Frère et sœur
Grand cru à la saveur incertaine que ce Frère et sœur signé Arnaud Desplechin. Aux antipodes de son avant-dernier opus, Tromperie dans tous les sens du terme plombée d'entre-soi et de préciosité, le voilà qui renoue avec une aura romanesque rappelant ses films les plus anciens. L'ampleur est au rendez-vous, sans se disperser dans un mille-feuille d'intrigues, même si le propos peine à se renouveler.
De fait, Frère et sœur prolonge, mais en le constituant comme axe central, l'une des branches de l'arborescent Conte de Noël. Banni, on s'en souvient, par son orgueilleuse frangine qu'interprétait Anne de Consigny, Mathieu Amalric débarquait comme un chien dans un jeu de quilles en plein réveillon.

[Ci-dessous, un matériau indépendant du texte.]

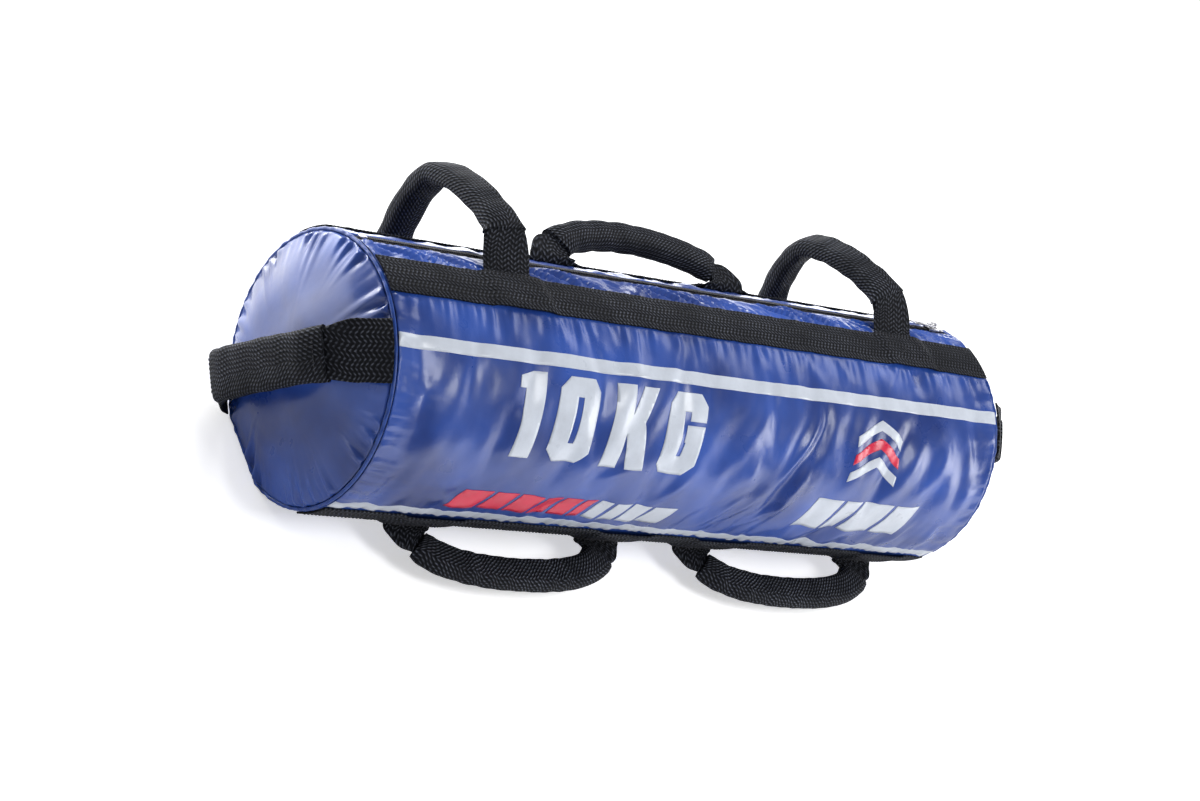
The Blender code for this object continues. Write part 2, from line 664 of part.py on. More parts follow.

Bien plus convulsive, la relation entre Marion Cotillard et Melvil Poupaud s'étend sur plusieurs années: elle brille sur scène, actrice de théâtre réputée. Il s'épanche à l'écrit, poète, professeur, puis ermite dans une vieille bergerie après la mort de son fils. Ils se détestent et se fuient, jusqu'au moment où un accident envoie leurs parents à l'hôpital...
Agençant virtuosement présent et retours en arrière, Desplechin veille surtout à ne pas expliciter le motif originel de cette brouille frère sœur. Diablement faulknérien en la circonstance, il en brosse d'abord la phénoménologie, essaimant des indices ici et là, effleurant la dimension incestueuse comme Cassavetes dans Love Streams, mais sans jamais dissocier le toxique de l'indéchiffrable. Ses personnages se combattent et se jalousent à tâtons, entourés de figures qui ont elles aussi leur part de mystère ou de mythologie, à commencer par l'étonnant Patrick Timsit dans la peau de l'ami psy traduisant dans une synagogue un passage sur le fait qu'il ne faut jamais voir ses parents nus.
Golshifteh Farahani et sa silhouette de "Piéta" iranienne, Max Baissette de Malglaive en jeune neveu au visage à la fois doux et inquiétant, ou encore Cosmina Stratan et ses pupilles ardentes de confidente-admiratrice sans le sou de Marion Cotillard, participent de la même étrangeté. On l'aura compris, c'est tout un appareil conceptuel (le théâtre, la poésie, la psychologie, la religion...) que déploie le réalisateur pour étoffer son propos et rebattre ses obsessions, au risque, parfois, de diluer la puissance d'émotion que son scénario véhiculait au départ.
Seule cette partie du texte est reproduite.